begin INFORMATION PROVIDED

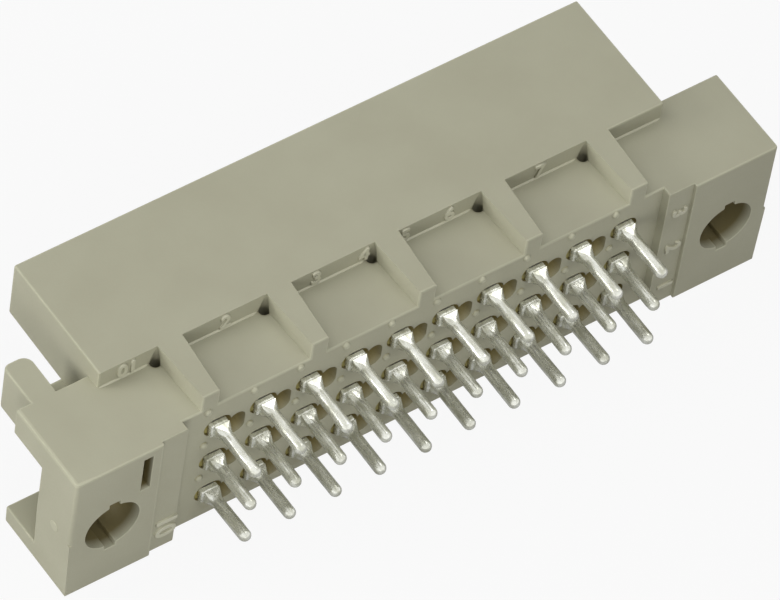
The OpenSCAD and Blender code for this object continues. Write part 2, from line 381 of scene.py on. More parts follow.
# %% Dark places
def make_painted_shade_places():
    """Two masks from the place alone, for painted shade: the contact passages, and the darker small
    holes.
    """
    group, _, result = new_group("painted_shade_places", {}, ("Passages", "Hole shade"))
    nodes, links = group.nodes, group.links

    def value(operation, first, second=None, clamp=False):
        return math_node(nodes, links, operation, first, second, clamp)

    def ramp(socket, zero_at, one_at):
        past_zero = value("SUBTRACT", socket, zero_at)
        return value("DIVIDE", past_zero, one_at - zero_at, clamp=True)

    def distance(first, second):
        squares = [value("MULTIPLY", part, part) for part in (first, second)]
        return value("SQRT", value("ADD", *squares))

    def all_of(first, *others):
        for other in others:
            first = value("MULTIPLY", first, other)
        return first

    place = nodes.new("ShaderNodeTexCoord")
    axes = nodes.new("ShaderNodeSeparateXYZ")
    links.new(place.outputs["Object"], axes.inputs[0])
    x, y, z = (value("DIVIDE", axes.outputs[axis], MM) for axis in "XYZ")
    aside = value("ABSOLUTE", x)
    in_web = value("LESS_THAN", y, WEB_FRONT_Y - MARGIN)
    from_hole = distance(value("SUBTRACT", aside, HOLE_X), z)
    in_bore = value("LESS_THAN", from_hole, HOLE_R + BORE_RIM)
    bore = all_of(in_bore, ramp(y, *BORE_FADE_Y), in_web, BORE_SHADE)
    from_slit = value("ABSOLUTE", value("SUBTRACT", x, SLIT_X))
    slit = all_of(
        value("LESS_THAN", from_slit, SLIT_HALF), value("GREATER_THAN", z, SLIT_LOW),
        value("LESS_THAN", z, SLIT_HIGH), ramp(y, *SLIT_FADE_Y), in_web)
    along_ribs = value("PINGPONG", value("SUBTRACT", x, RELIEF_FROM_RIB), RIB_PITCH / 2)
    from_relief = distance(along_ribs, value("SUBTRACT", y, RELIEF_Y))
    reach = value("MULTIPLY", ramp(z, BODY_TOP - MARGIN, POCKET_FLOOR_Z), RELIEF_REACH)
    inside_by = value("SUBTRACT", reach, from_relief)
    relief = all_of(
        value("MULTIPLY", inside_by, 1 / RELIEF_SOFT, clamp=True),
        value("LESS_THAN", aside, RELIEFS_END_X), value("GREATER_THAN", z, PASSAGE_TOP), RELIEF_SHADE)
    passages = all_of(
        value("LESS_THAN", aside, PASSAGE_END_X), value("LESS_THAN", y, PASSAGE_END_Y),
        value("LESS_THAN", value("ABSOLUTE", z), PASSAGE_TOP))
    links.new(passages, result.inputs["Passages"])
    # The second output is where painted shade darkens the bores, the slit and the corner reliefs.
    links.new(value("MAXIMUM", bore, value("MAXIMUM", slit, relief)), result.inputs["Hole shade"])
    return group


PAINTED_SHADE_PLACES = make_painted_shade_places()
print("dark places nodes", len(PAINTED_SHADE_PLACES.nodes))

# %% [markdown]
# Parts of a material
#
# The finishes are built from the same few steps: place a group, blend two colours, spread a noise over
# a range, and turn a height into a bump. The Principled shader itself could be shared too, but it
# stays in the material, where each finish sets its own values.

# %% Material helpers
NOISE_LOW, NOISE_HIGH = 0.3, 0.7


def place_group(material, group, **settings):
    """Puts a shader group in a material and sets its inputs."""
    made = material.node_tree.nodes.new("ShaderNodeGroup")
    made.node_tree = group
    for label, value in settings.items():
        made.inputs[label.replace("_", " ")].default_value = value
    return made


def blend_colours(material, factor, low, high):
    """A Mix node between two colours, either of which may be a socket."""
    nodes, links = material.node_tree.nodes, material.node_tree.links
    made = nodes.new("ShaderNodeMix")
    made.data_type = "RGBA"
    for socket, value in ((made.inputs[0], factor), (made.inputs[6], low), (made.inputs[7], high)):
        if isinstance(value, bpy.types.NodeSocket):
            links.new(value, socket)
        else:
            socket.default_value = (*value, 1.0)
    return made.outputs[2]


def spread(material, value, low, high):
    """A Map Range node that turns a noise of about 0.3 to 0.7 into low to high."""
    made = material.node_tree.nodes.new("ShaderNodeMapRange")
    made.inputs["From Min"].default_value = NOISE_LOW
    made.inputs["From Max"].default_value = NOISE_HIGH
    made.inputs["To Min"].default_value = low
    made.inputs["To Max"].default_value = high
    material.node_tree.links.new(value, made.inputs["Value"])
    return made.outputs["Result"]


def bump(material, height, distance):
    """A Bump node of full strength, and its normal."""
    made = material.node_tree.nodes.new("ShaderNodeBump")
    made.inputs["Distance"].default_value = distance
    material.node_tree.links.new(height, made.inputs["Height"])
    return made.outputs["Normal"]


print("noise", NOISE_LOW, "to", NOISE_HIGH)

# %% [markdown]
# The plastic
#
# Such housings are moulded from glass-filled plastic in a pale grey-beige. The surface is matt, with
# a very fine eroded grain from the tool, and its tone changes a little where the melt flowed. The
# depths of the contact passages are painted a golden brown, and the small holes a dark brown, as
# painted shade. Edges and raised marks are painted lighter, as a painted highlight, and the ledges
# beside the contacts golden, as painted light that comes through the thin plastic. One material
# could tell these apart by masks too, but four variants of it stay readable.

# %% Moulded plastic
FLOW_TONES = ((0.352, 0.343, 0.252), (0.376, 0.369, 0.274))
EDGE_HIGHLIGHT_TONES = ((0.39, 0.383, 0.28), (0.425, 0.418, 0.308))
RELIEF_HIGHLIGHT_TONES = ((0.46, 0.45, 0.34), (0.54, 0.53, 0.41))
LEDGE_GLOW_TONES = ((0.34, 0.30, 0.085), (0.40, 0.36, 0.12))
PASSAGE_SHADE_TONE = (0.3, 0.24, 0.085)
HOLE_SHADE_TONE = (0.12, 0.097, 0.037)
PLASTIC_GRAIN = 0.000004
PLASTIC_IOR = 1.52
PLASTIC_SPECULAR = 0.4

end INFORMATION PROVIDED

• WORK TO COMPLETE
Quote the data above verbatim from its first line to the line that includes "- zero_at, clamp=True)", with both boundary lines retained.

• FULL OUTPUT
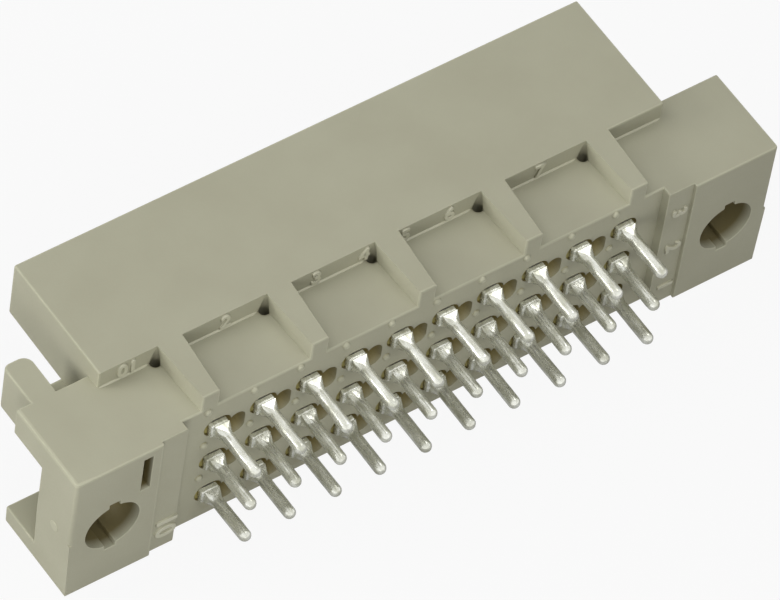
The OpenSCAD and Blender code for this object continues. Write part 2, from line 381 of scene.py on. More parts follow.
# %% Dark places
def make_painted_shade_places():
    """Two masks from the place alone, for painted shade: the contact passages, and the darker small
    holes.
    """
    group, _, result = new_group("painted_shade_places", {}, ("Passages", "Hole shade"))
    nodes, links = group.nodes, group.links

    def value(operation, first, second=None, clamp=False):
        return math_node(nodes, links, operation, first, second, clamp)

    def ramp(socket, zero_at, one_at):
        past_zero = value("SUBTRACT", socket, zero_at)
        return value("DIVIDE", past_zero, one_at - zero_at, clamp=True)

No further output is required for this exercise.